Прохладное отношение к супружеской жизни связано, конечно, с преобладающей асексуальностью и акцентированным спиритуализмом этой культуры. В повседневной жизни склонность к безбрачию усугублялась за счет того, что развод тогда был почти невозможен. Неудивительно, что у романтиков дихотомия духа и плоти зачастую переносилась на противопоставление чистой, святой любви и законного брака – оппозиция, ориентированная, в свою очередь, на антитезу двух заветов: Нового и Ветхого («смертоносного», согласно ап. Павлу). Эротический дуализм такого рода – открыто стилизуемый порой под «Рыцаря Тогенбурга» Жуковского – особенно характерен для писательниц наподобие Ростопчиной, Ган, Кологривовой или Павловой, в «Двойной жизни» которой замужняя героиня духовно будет предана своему загробному возлюбленному; но встречается он, понятно, не только у них. Скажем, Валерия из романа Каменского живет обычной плотской жизнью со своим вторым мужем, но сердцем она верна покойному: «Я люблю его за могилой»[1119].

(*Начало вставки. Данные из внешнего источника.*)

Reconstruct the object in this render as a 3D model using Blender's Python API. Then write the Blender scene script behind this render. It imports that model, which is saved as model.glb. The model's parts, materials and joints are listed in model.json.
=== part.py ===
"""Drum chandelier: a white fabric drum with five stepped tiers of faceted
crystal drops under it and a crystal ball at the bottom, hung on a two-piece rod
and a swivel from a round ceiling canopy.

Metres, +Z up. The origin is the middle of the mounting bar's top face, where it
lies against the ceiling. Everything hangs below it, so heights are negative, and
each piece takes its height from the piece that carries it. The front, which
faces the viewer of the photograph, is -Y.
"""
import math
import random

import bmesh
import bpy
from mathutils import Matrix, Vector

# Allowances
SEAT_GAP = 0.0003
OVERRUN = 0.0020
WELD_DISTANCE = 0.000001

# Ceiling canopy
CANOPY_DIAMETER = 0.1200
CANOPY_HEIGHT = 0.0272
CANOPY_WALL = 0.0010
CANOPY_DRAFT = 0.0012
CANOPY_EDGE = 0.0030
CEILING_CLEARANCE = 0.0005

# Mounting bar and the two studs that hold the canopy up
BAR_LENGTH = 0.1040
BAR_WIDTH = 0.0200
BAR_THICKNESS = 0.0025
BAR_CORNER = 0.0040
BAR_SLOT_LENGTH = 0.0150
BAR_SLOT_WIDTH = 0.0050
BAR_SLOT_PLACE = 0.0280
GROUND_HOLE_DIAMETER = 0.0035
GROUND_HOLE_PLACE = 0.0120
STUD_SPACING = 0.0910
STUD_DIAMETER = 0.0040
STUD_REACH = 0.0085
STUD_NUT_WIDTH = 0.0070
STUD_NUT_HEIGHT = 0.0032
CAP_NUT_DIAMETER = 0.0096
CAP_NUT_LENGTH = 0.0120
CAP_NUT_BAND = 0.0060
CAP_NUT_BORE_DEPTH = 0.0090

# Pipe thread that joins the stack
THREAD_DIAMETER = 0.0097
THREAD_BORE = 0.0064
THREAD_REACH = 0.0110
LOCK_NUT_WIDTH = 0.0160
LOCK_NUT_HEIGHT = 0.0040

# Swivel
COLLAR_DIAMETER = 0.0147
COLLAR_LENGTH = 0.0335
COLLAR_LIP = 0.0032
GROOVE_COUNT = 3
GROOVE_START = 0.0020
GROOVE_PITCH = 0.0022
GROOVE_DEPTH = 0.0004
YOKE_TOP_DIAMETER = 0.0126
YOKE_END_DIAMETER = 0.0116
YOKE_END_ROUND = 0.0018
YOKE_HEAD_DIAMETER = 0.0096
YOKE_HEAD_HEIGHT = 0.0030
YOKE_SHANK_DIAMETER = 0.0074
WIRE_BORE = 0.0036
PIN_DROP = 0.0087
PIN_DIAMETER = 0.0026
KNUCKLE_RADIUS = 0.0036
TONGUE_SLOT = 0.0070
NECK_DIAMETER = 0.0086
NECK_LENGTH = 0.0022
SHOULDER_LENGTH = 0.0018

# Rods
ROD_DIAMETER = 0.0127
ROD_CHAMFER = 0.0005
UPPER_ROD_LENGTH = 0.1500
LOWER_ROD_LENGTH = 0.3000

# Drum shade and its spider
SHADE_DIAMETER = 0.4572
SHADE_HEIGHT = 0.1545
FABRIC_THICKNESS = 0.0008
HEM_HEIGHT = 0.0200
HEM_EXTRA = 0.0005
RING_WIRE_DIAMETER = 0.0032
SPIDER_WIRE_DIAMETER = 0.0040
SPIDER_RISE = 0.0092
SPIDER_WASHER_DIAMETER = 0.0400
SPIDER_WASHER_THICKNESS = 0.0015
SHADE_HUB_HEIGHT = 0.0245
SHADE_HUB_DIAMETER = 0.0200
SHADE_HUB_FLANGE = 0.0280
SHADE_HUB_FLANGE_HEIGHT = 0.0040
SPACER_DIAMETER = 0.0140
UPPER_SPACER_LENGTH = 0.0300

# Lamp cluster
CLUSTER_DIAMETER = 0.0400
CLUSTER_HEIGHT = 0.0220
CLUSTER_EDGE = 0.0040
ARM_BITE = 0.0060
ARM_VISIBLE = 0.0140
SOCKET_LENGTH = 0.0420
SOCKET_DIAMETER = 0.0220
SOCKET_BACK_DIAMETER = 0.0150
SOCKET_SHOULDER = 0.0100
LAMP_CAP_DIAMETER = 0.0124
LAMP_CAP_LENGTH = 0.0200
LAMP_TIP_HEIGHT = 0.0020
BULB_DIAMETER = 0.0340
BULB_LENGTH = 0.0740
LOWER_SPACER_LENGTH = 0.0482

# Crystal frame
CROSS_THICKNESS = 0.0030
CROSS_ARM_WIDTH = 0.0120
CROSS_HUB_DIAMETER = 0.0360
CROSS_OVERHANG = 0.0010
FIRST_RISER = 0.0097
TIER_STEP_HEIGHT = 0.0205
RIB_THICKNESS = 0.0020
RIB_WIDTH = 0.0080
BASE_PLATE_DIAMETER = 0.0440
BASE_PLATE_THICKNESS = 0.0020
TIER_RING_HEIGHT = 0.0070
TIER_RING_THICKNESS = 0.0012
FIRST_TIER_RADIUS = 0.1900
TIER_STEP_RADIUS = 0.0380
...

Да нужна ли влюбленному и сама взаимность? В «Облаке» К. Аксакова герой «чувствовал, что любит Эльвиру, и не желал никаких ответных чувств <…> Он хотел только, чтобы он мог всегда любить ее, а не того, чтобы она его любила». И автор прибавляет, сравнивая своего Лотария с солнцепоклонником: «Здесь довольно собственного чувства, взаимности здесь и помину нет»[1120]. Герой Каменского отождествляет это ответное чувство с профанацией сакральной бесконечности: «Безвозмездная любовь – это одно из тех желаний, которые никогда не удовлетворяют, не перестают волновать <…> а взаимность – это натяжная система, которая как бы разрешает высокий миф духовного мира, но как разрешает: словами, фразами, поцелуями, ласками… Боже мой! Боже мой! благодарю Тебя, что Ты избавил меня от взаимности…»[1121] В ней долго не испытывает никакой потребности и хорошо знакомый нам художник Вильдерштейн у Жуковой, который обожествляет свою замужнюю подругу в спокойном ожидании ее смерти, т. е. ее возвращения «в лучший мир, которого [она] была обитательницею»: «Я был счастлив своею любовию, без мысли о взаимности, одним наслаждением любить // Вам кажется это странно и смешно? по вашим понятиям любовь родится от желания обладать любимым предметом? Подобная мысль показалась бы мне оскорблением святыни».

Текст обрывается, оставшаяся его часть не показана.